Companies

CA rolls out address system to boost e-commerce

WANGUSI

Communications Authority of Kenya (CA) director-general Francis Wangusi. PHOTO | SALATON NJAU

The Communications Authority of Kenya (CA) has started a process to have a nation-wide numbering and addressing system to boost the uptake of e-commerce and improve service delivery.

Most homes and small businesses lack proper addresses, slowing down the growth of e-commerce that relies on timely and efficient delivery of goods to customers making orders online of through telephone calls.

Players in the delivery and e-commerce space, including Jumia and OLX, have concentrated their operations in major towns with more detailed street and building addresses.

“Many countries that have successfully deployed national addressing systems posit a strong correlation between physical addressing and growth of e-commerce,” Francis Wangusi, the CA director- general said.

“Further, research has shown that over 90 per cent of the world economy is now being driven by micro, small and medium enterprises, a factor attributed largely to the rapid adoption of e-commerce.”

The establishment of the numbering and addressing system will be done through a public-private partnership in a move aimed at aligning the process with the Constitution.

Schedule 4 of the Constitution gives the mandate of physical planning to counties, a requirement that has forced CA to seek collaboration with the devolved governments to ensure that county numbering and address system conforms with the national one.
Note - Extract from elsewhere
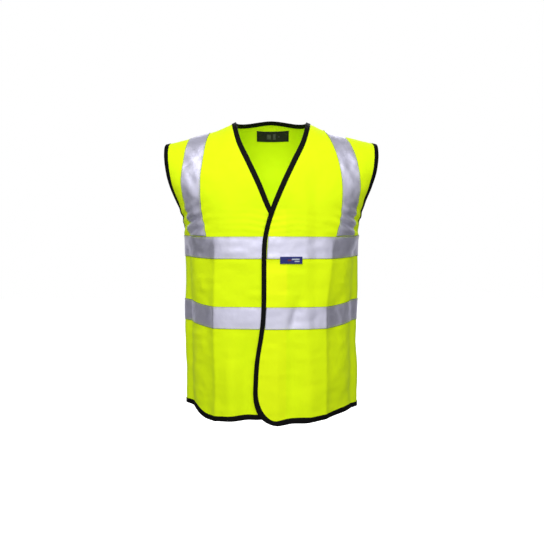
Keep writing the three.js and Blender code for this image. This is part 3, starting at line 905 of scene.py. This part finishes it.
def bound_edge(name, cloth, line, inward, body, nodes):
    """Makes a folded binding and returns its rows of stitches. inward is 1 if the cloth is to the right."""
    ways = to_the_right(line) * inward
    outer, inner = folded_section()
    obj = loft(name, cloth, line, ways, outer, inner, MATERIALS["black_binding"])
    settle(obj, body, nodes)
    length = line_length(cloth.lay(line, 0))
    row = line + ways * (BINDING_WIDTH - BINDING_STITCH_INSET)
    return [(cloth, row, side * (ON_FABRIC + BINDING + ON_CLOTH_THREAD)) for side in (1, -1)]


def seen_rectangle(cloth, x, z, width, height, columns=16):
    """The lower and upper lines of a piece that looks rectangular from the front."""
    across = np.linspace(x - width / 2, x + width / 2, columns)
    levels = (z - height / 2, z + height / 2)
    return [cloth.from_front(np.stack([across, np.full(columns, level)], 1)) for level in levels]


def small_piece(name, cloth, lines, low, high, material, slot, body, nodes=(), across=8):
    starts, ends = lines
    section = flat_section(low, high, across, SMALL_ROUND_SHARE)
    obj = loft(name, cloth, starts, ends - starts, *section, MATERIALS[material])
    return settle(obj, body, nodes)


# ---- The back

TAPE_INSET = BINDING_WIDTH + GAP
nape = nape_line()
hem_back = back_hem()
arm_back = {1: armhole(back, 1), -1: armhole(back, -1)}
NAMES = {1: "left", -1: "right"}


SIDE_SEAM_POINTS = 130
SHOULDER_SEAM_POINTS = 60


def seam_run(cloth, hand, low_z, high_z):
    """The side seam between two heights, upwards."""
    heights = np.linspace(low_z, high_z, SIDE_SEAM_POINTS)
    return np.array([cloth.at_height(seam_column(hand), z) for z in heights])


def shoulder_run(start, end):
    return resample(np.array([start, end]), SHOULDER_SEAM_POINTS)


def join(*lines):
    """Lines joined end to end into a closed outline, without repeated points."""
    return np.concatenate([line[:-1] for line in lines])


def cloth_panel(name, cloth, outline):
    return closed_sheet(name, cloth, outline, -HALF_FABRIC, HALF_FABRIC, MATERIALS["hi_vis_fabric"])


back_outline = join(
    hem_back,
    seam_run(back, 1, LEFT_SEAM_END, -ARMHOLE_DROP),
    arm_back[1],
    shoulder_run(arm_back[1][-1], nape[0]),
    nape,
    shoulder_run(nape[-1], arm_back[-1][-1]),
    arm_back[-1][::-1],
    seam_run(back, -1, RIGHT_SEAM_END, -ARMHOLE_DROP)[::-1],
)
panel = cloth_panel("panel_back", back, back_outline)
settle(panel, "body", ["back_panel"])


BRACE_STEP = 0.001
# An edge that meets a binding is tried at these shares of its distance
BRACE_SHARES = np.linspace(1, 0.3, 29)
OFF_SHOULDER = 0.0002


def brace_lines(cloth, hand, outline):
    """The two edges of a shoulder brace, from the upper band to the shoulder, kept inside the bindings."""
    band = BANDS["upper"]["drop"]
    at_shoulder = BRACE_X_SHOULDER[NAMES[hand]]
    middle = spline(
        [
            (BRACE_X_BAND, -band),
            (BRACE_X_BAND + 0.7 * (BRACE_X_CHEST - BRACE_X_BAND), -0.76 * band),
            (BRACE_X_CHEST, -0.5 * band),
            (at_shoulder + 0.6 * (BRACE_X_CHEST - at_shoulder), -0.25 * band),
            (at_shoulder, float(shoulder_line(at_shoulder))),
        ],
        200,
    )
    line = evenly(cloth.from_front(middle * (hand, 1)), BRACE_STEP)
    limit = band_edge(cloth, BANDS["upper"], TAPE_WIDTH / 2)
    edges = []
    for way in (-hand, hand):
        moved = beside(line, way * TAPE_WIDTH / 2)
        chosen = moved.copy()
        done = np.zeros(len(line), bool)
        for share in BRACE_SHARES:
            trial = line + (moved - line) * share
            fits = inside(outline, trial)
            fresh = fits & ~done
            chosen[fresh] = trial[fresh]
            done |= fits
        above_band = chosen[:, 1] > np.interp(chosen[:, 0], limit[:, 0], limit[:, 1]) + GAP
        on_cloth = chosen[:, 1] < -OFF_SHOULDER
        edges.append(chosen[above_band & on_cloth])
    return edges


def inset_back():
    """The back's outline inside its bindings. The side seams have none."""
    parts = [
        beside(hem_back, -TAPE_INSET),
        beside(arm_back[1], -TAPE_INSET),
        beside(nape, -TAPE_INSET),
        beside(arm_back[-1], TAPE_INSET)[::-1],
    ]
    return np.concatenate(parts)


back_threads, black_back = [], []
for level, band in BANDS.items():
    edges = [band_edge(back, band, s * TAPE_WIDTH / 2) for s in (-1, 1)]
    back_threads += tape(f"tape_{level}_back", back, *edges, "body", [f"band_{level}_back"])
for hand, side in NAMES.items():
    edges = brace_lines(back, hand, inset_back())
    back_threads += tape(f"tape_brace_back_{side}", back, *edges, "body", [f"brace_back_{side}"])
    node = f"binding_armhole_back_{side}"
    black_back += bound_edge(f"edging_armhole_back_{side}", back, arm_back[hand], -hand, "body", [node])
for name, line, node in (("neck", nape, "binding_neck_back"), ("hem", hem_back, "binding_hem_back")):
    black_back += bound_edge(f"edging_{name}_back", back, line, -1, "body", [node])
settle(stitches("stitches_tape_back", back_threads, MATERIALS["yellow_thread"]))
settle(stitches("stitches_edging_back", black_back, MATERIALS["black_thread"]))

# ---- The seams' turned-in edges, inside the back

SEAM_ALLOWANCE = 0.0105
SEAM_MARGIN = 0.016
SEAM_SECTION = {"across": 5, "round_share": 0.08}
SEAM_ROWS = (0.25, 0.75)


def seam_edge(name, line, inward):
    """Makes a seam's turned-in edge along a line. Returns its rows of stitches."""
    ways = to_the_right(line) * inward * SEAM_ALLOWANCE
    outer, inner = flat_section(-ON_FABRIC - FABRIC, -ON_FABRIC, **SEAM_SECTION)
    obj = loft(name, back, line, ways, outer, inner, MATERIALS["hi_vis_fabric"])
    settle(obj)
    line_length(back.lay(line, -ON_FABRIC))
    return [(back, line + ways * share, -ON_FABRIC - FABRIC - ON_CLOTH_THREAD) for share in SEAM_ROWS]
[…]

A national addressing system (NAS) is a framework that provides for, among others, the naming/numbering of streets and/properties and coding to facilitate easy identification and location of such places on the ground.

It also involves the development of digitized maps for use in the management of settlements and urban communities. This is the latest attempt by the government to find a solution to  the national addressing and numbering systems and unlock the potential it has on e-commerce.

In 2000, the Postal Corporation of Kenya developed a 5-digit postcodes system for geographical location.

Between 2008 and 2010, the government established an inter-ministerial taskforce whose role was to test project in Nairobi. In 2009- the Nairobi City Council established property numbering.

Under the new regime, CA is mandated to set standards and establish a national communications numbering and address standards.

The county governments will be charged with, among other things, ensuring that deployment of the County addressing system is consistent with the national addressing standards.

Roads and highway authorities will ensure that road naming and display of addresses, as may be appropriate, conforms to the certified national addressing standards and systems.

According to the Courier Industry Association of Kenya (CIAK), the absence of an efficient numbering system has presented numerous challenge especially in the delivery of good and services in Kenya.

“Majority of homes in Kenya do not have a name or number, rarely have a street name and definitely no national level post or zip code,” said Geoffrey Mwove, the CIAK chairman.